Comment by imiric
> By throwing things over the wall to the AI first, you learn what it can do at the same time as you learn how to structure your requests.
Unfortunately, it doesn't quite work out that way.
Yes, you will get better at using these tools the more you use them, which is the case with any tool. But you will not learn what they can do as easily, or at all.
The main problem with them is the same one they've had since the beginning. If the user is a domain expert, then they will be able to quickly spot the inaccuracies and hallucinations in the seemingly accurate generated content, and, with some effort, coax the LLM into producing correct output.
Otherwise, the user can be easily misled by the confident and sycophantic tone, and waste potentially hours troubleshooting, without being able to tell if the error is on the LLM side or their own. In most of these situations, they would've probably been better off reading the human-written documentation and code, and doing the work manually. Perhaps with minor assistance from LLMs, but never relying on them entirely.
This is why these tools are most useful to people who are already experts in their field, such as Filippo. For everyone else who isn't, and actually cares about the quality of their work, the experience is very hit or miss.
> That being said.. you also need to understand how they fail and build an intuition for why they fail.
I've been using these tools for years now. The only intuition I have for how and why they fail is when I'm familiar with the domain. But I had that without LLMs as well, whenever someone is talking about a subject I know. It's impossible to build that intuition with domains you have little familiarity with. You can certainly do that by traditional learning, and LLMs can help with that, but most people use them for what you suggest: throwing things over the wall and running with it, which is a shame.
> I work with people that have elaborate context setups they crafted for less capable models, they largely are un-neccessary with GPT-5-Codex and Sonnet 4.5.
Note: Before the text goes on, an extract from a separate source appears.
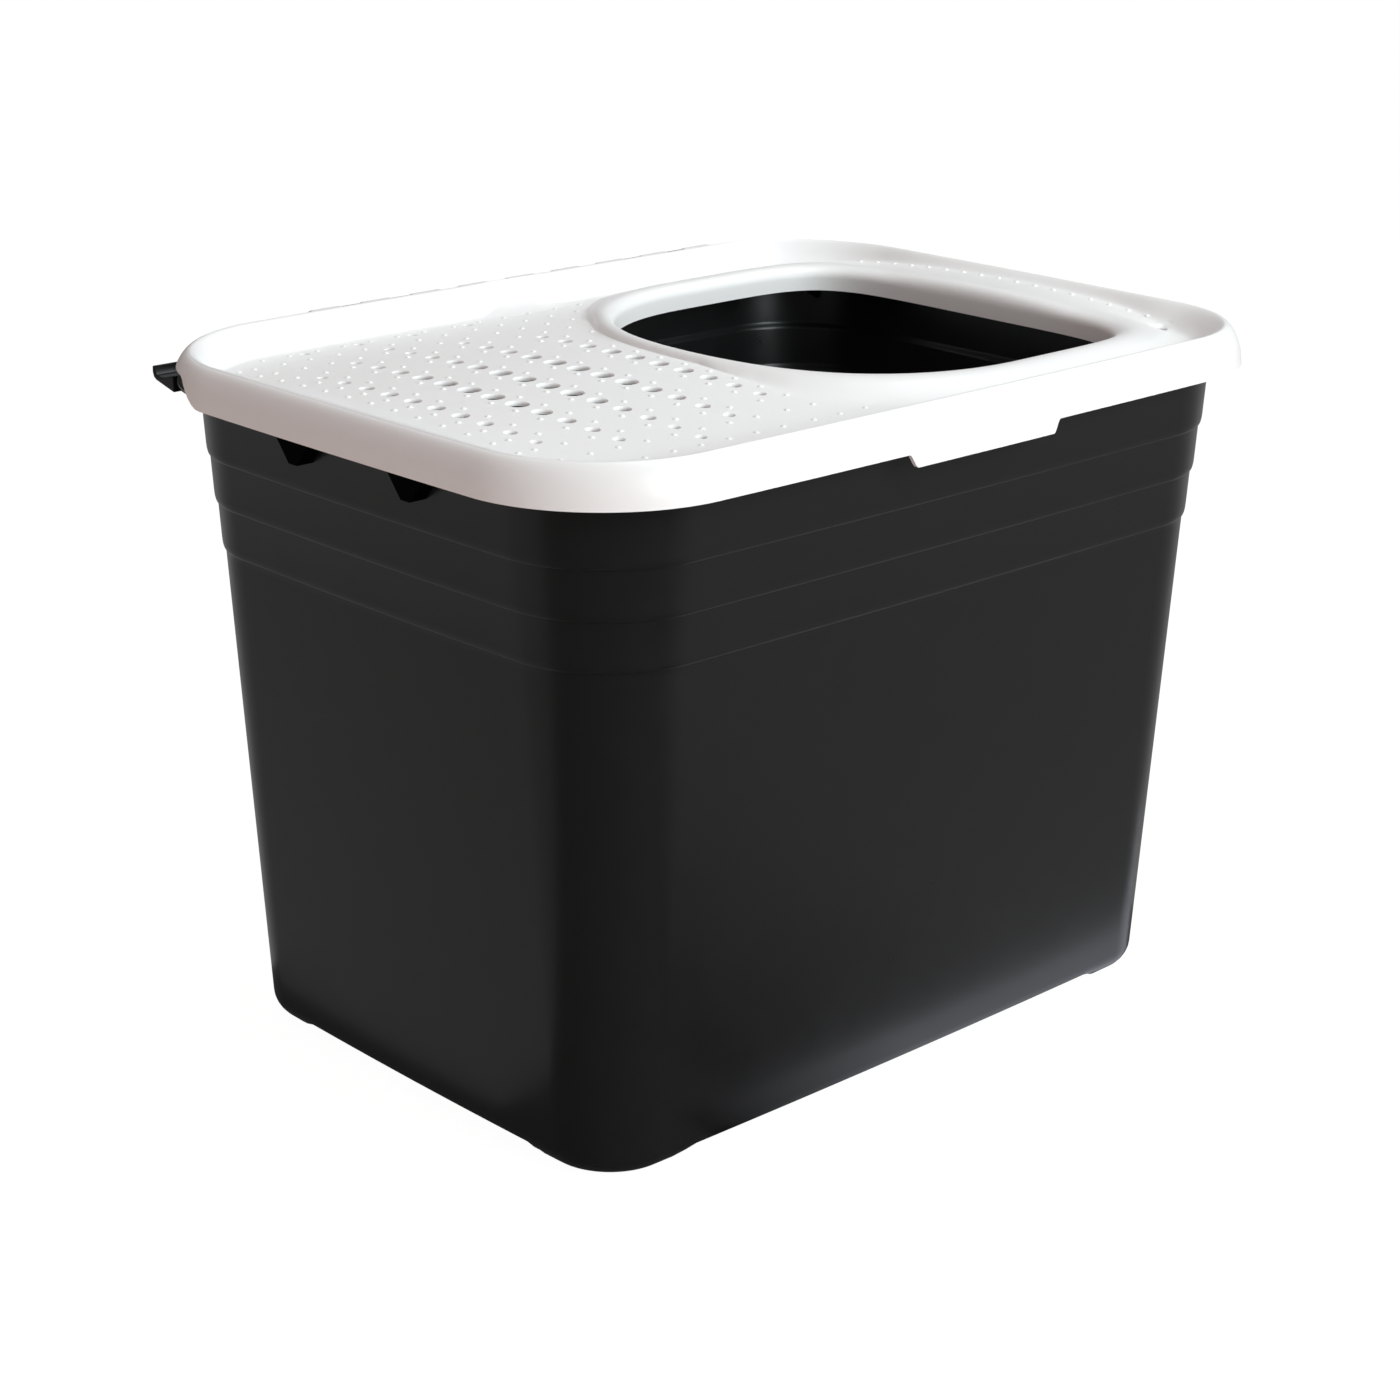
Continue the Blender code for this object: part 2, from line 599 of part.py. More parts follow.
def opening_outline(offset, steps=48):
    """Superellipse of the entry opening, pushed out by an offset, as (x, y) points."""
    half_x = OPENING_LENGTH / 2 + offset
    half_y = OPENING_WIDTH / 2 + offset
    points = []
    for step in range(steps):
        angle = 2 * pi * (step + 0.5) / steps
        c = cos(angle)
        s = sin(angle)
        power = 2 / (OPENING_POWER_RIGHT if c > 0 else OPENING_POWER_LEFT)
        x = half_x * abs(c) ** power * (1 if c > 0 else -1)
        y = half_y * abs(s) ** power * (1 if s > 0 else -1)
        points.append(Vector((OPENING_CENTRE_X + x, y)))
    return points


def opening_tool(tools):
    """Prism that cuts the deck out under the ring."""
    mesh_data = bmesh.new()
    outline = opening_outline(RING_REACH * 0.6)
    low = add_ring(mesh_data, outline, LID_HEIGHT - 2 * COLLAR_DROP)
    high = add_ring(mesh_data, outline, LID_HEIGHT + COLLAR_DROP)
    skin_rings(mesh_data, low, high)
    mesh_data.faces.new(low)
    mesh_data.faces.new(high)
    outward(mesh_data)
    return as_tool(object_from_bmesh("opening_cut", mesh_data, tools))


def ring_section():
    """Closed (offset, height) section of the entry ring, hollow below."""
    crest = LID_HEIGHT - RING_DROP
    collar = LID_HEIGHT - COLLAR_DROP
    foot = deck_height(OPENING_WIDTH / 2 + RING_REACH)
    wall = LID_WALL
    return [(0.0, collar), (0.0, crest - 0.006), (0.0022, crest - 0.0018), (0.0060, crest),
            (0.0098, crest - 0.0014), (RING_REACH, foot), (RING_REACH + wall, foot - 0.6 * wall),
            (RING_REACH - 0.2 * wall, foot - 0.9 * wall),
            (0.0080, crest - 0.0014 - wall), (0.0058, crest - wall),
            (wall + 0.0010, crest - 0.0024 - wall), (wall, crest - 0.0066 - wall), (wall, collar)]


def ring_tool(tools):
    """Raised ring and collar round the entry opening, joined into the lid."""
    mesh_data = bmesh.new()
    rings = [add_ring(mesh_data, opening_outline(offset), height)
             for offset, height in ring_section()]
    for lower, upper in zip(rings, rings[1:] + rings[:1]):
        skin_rings(mesh_data, lower, upper)
    outward(mesh_data)
    return as_tool(object_from_bmesh("entry_ring", mesh_data, tools))


def tab_tool(tools):
    """Lift tab below the middle of the front skirt, joined into the lid."""
    edge = LID_HEIGHT - SKIRT_DROP
    y_out = -(LID_WIDTH / 2 + SIDE_BOW)
    half = TAB_LENGTH / 2
    shoulder = edge + 0.1 * TAB_DROP
    profile = [(-half, edge + TAB_DROP), (-half, shoulder), (-half + TAB_CORNER, edge - TAB_DROP),
               (half - TAB_CORNER, edge - TAB_DROP), (half, shoulder), (half, edge + TAB_DROP)]
    mesh_data = bmesh.new()
    outer = [mesh_data.verts.new((x, y_out + 0.04 * LID_WALL, z)) for x, z in profile]
    inner = [mesh_data.verts.new((x, y_out + LID_WALL, z)) for x, z in profile]
    skin_rings(mesh_data, outer, inner)
    mesh_data.faces.new(outer)
    mesh_data.faces.new(inner)
    outward(mesh_data)
    return as_tool(object_from_bmesh("lift_tab", mesh_data, tools))


def skirt_cut_tool(tools):
    """Removes the skirt along the rear, with an S-shaped rise at each end."""
    edge = LID_HEIGHT - SKIRT_DROP
    rear = LID_WIDTH / 2
    start = rear - SKIRT_CUT_START
    end = rear - SKIRT_CUT_END
    steps = 8
    profile = [(start, edge - SKIRT_CUT_RISE)]
    for step in range(steps + 1):
        share = step / steps
        profile.append((start + (end - start) * share,
                        edge + SKIRT_CUT_RISE * (1 - cos(pi * share)) / 2))
    profile += [(rear + 0.05, edge + SKIRT_CUT_RISE), (rear + 0.05, edge - SKIRT_CUT_RISE)]
    mesh_data = bmesh.new()
    add_prism_x(mesh_data, profile, -LID_LENGTH, LID_LENGTH)
    outward(mesh_data)
    block = as_tool(object_from_bmesh("rear_skirt_cut", mesh_data, tools))

    inner = lid_outline(2.6 * LID_WALL)
    mesh_data = bmesh.new()
    low = add_ring(mesh_data, inner, edge - 2 * SKIRT_CUT_RISE)
    high = add_ring(mesh_data, inner, edge + 2 * SKIRT_CUT_RISE)
    skin_rings(mesh_data, low, high)
    mesh_data.faces.new(low)
    mesh_data.faces.new(high)
    outward(mesh_data)
    keep = as_tool(object_from_bmesh("rear_skirt_keep", mesh_data, tools))
    boolean(block, keep, "DIFFERENCE")
    return block


def hole_places():
    """(x, y, radius) of every hole through the deck, largest along the middle."""
    places = []
    for column, (edge, first, last, share) in enumerate(HOLE_COLUMNS):
        x = edge - LID_LENGTH / 2
        for row in range(first, last + 1):
            away = max(abs(row - HOLE_MIDDLE_ROW) - HOLE_LARGE_ROWS, 0.0)
            radius = (HOLE_LARGE_RADIUS - HOLE_SHRINK * away) * share
            places.append((x, HOLE_ROW_ORIGIN + row * HOLE_ROW_PITCH,
                           max(radius, REAR_HOLE_RADIUS)))
        if column:
            places.append((x, REAR_HOLE_Y, REAR_HOLE_RADIUS))
    places.append((DRAIN_X, DRAIN_Y, DRAIN_RADIUS))
    return places


def hole_tool(tools):
    """All deck holes in one tool."""
    mesh_data = bmesh.new()
    for x, y, radius in hole_places():
        add_cylinder_z(mesh_data, (x, y, LID_HEIGHT - DECK_DROP_EDGE), radius,
                       2 * DECK_DROP_EDGE, 8)
    return as_tool(object_from_bmesh("deck_holes", mesh_data, tools))


def hang_on_frame(parts, tools):
    """Parent every part and tool to one empty that sets the origin."""
    anchor = bpy.data.objects.new("box_frame", None)
    parts.objects.link(anchor)
    anchor.location = (0.0, FRAME_SHIFT_Y, 0.0)
    for item in list(parts.objects) + list(tools.objects):
        if item is not anchor:
            item.parent = anchor


def main():
    """Build every piece of the box."""
    clear_scene()
    parts = new_collection(ASSEMBLY)
    tools = new_collection(f"{ASSEMBLY}_tools")
    black = plastic("tub_plastic", (0.022, 0.022, 0.022), 0.42)
    white = plastic("lid_plastic", (0.86, 0.86, 0.86), 0.38)
    rubber = plastic("pad_rubber", (0.03, 0.03, 0.03), 0.85)
    rod = plastic("rod_plastic", (0.02, 0.02, 0.02), 0.35)
    build_tub(parts, tools, black)
    build_pads(parts, rubber)
    build_lid(parts, tools, white)
    build_rod(parts, rod)
    build_rod_caps(parts, rod)
    hang_on_frame(parts, tools)


main()
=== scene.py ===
"""Looks of a top-entry cat litter box: a satin black tub under a white perforated lid.

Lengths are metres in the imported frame's axes. Shapes are worked out about the tub's own
centre line and moved to the frame's Y when their mesh is made.
"""
import json
import logging
from dataclasses import dataclass
from enum import Enum
from math import pi, radians
from typing import Any, Iterable, Sequence

import bpy
import numpy as np
from mathutils import Matrix, Vector


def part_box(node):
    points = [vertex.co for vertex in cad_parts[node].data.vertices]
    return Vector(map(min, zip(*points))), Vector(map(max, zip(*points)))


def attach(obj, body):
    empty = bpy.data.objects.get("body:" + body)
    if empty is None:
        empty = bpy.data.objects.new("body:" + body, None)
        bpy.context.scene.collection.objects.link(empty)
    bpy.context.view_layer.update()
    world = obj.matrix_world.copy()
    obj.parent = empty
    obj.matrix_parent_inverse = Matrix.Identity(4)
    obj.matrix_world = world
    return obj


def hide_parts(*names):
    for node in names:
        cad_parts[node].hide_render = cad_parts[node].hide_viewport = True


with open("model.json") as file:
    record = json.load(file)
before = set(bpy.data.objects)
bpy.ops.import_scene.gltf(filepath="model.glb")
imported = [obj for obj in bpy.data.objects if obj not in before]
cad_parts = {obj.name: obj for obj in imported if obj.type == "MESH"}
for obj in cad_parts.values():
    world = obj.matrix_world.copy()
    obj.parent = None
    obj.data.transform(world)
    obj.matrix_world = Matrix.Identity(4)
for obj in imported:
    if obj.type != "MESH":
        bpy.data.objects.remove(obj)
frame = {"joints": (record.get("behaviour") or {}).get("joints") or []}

Array = np.ndarray
LOG = logging.getLogger("litter_box")
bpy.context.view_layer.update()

HINGE = next(joint for joint in frame["joints"] if joint["name"] == "lid_hinge")
AXIS_Y, AXIS_Z = HINGE["pos_m"][1:]
LID_LOW, LID_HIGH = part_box("lid")
BOW = 0.0028                                        # the long and short sides stand out this far
LID_HALF_X = LID_HIGH.x - BOW
LID_HALF_Y = (AXIS_Y - LID_LOW.y - BOW) / 2
CENTRE_Y = AXIS_Y - LID_HALF_Y                      # frame Y of the tub's centre line
CREST_Z = LID_HIGH.z
KNUCKLE_PITCH = 0.0366
KNUCKLE_CENTRE_X = 0.0247
KNUCKLE_COUNT = 9
TUB_KNUCKLE_GAPS = (0, 1, 6, 7)
ROD_RADIUS = 0.0019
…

I haven't used GPT-5-Codex, but have experience with Sonnet 4.5, and it's only marginally better than the previous versions IME. It still often wastes my time, no matter the quality or amount of context I feed it.
I guess there are several unsaid assumptions here. The article is by a domain expert working on their domain. Throw work you understand at it, see what it does. Do it before you even work on it. I kind of assumed based on the audience that most people here would be domain experts.
As for the building intuition, perhaps I am over-estimating what most people are capable of.
Working with and building systems using LLMs over the last few years has helped me build a pretty good intuition about what is breaking down when the model fails at a task. While having an ML background is useful in some very narrow cases (like: 'why does an LLM suck at ranking...'), I "think" a person can get a pretty good intuition purely based on observational outcomes.
I've been wrong before though. When we first started building LLM products, I thought, "Anyone can prompt, there is no barrier for this skill." That was not the case at all. Most people don't do well trying to quantify ambiguity, specificity, and logical contridiction when writing a process or set of instructions. I was REALLY surprised how I became a "go-to" person to "fix" prompt systems all based on linguistics and systematic process decomposition. Some of this was understaing how the auto-regressive attention system benefits from breaking the work down into steps, but really most of it was just "don't contradict yourself and be clear".
Working with them extensively also has helped me hone in on how the models get "better" with each release. Though most of my expertise is with OpenAI and Antrhopic model families.
I still think most engineers "should" be able to build intuition generally on what works well with LLMs and how to interact with them, but you are probably right. It will be just like most ML engineers where they see something work in a paper and then just paste it onto their model with no intuition about what systemically that structurally changes in the model dynamics.